India’s tortuously slow and corrupt legal and police investigation structure has been viewed as a form of insurance against being caught, although since the mid-1990s a handful of convictions have been achieved under pressure from overseas authorities.
“Settling abroad is a major goal of most Punjabis,” says Dr Pramod Kumar of the Institute for Development and Communication in Chandigarh.
Rising unemployment and shrinking land holdings in Punjab’s predominantly agricultural economy has over decades fed the flood of emigration to the West.
The Punjabi diaspora, especially those in Europe and North America, followed the first wave of migrants, mainly enterprising and industrious Sikhs, after the second World War. Many of these flourished financially, and then sponsored their relatives to join them.

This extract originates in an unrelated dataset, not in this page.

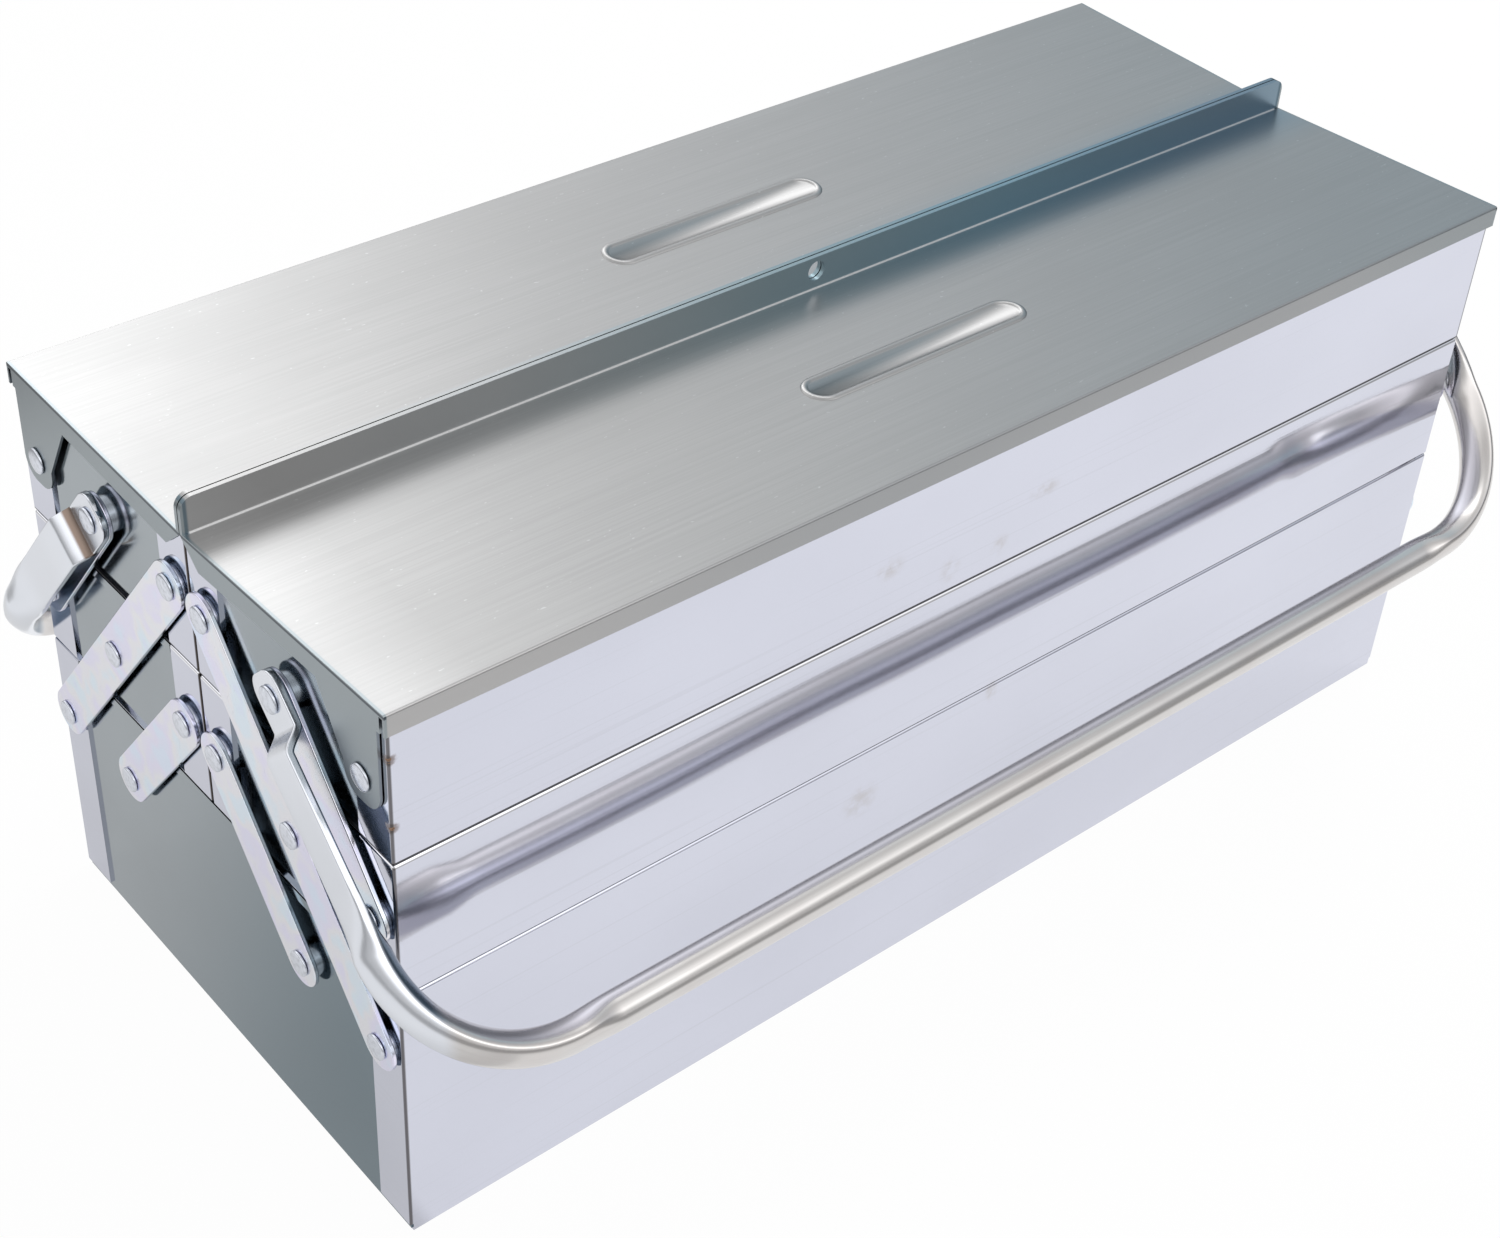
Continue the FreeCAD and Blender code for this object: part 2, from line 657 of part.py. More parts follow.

The appeal of the West accounts largely for parents’ keenness to marry their daughters to non-resident Punjabis, even though many are reportedly aware of the potential risk.
“They [parents] remain willing to chance it as the bride is considered an avenue to somehow get their sons overseas,” says Kaur.
But the social stigma of a forsaken wife, exacerbated if she has a child, is particularly high in Punjab’s traditionalist, male-dominated society.
Women are widely considered an economic liability as they need to be married off after payment of substantial dowries.
Female foeticide is frequent in Punjab, which has 793 girls for every 1,000 boys (compared to a national average of 927 to 1,000).
Once abandoned, brides become even more of a drain on their families, as social prejudices make remarriage unlikely.
“A woman who has been abandoned by her non-resident husband and returns home to her parents’ home is not welcome,” says Balwant Singh Ramoowalia, former federal social welfare minister and head of the People’s Welfare Society, which works to redress the wrongs done to Punjabi women.
In addition to the stigma suffered by abandoned wives, children from such unions often face prejudice in the school system.
“Though social awareness programmes have been launched to educate people . . . and the government lobbied to adopt more stringent laws, progress has been incremental” says Kaur.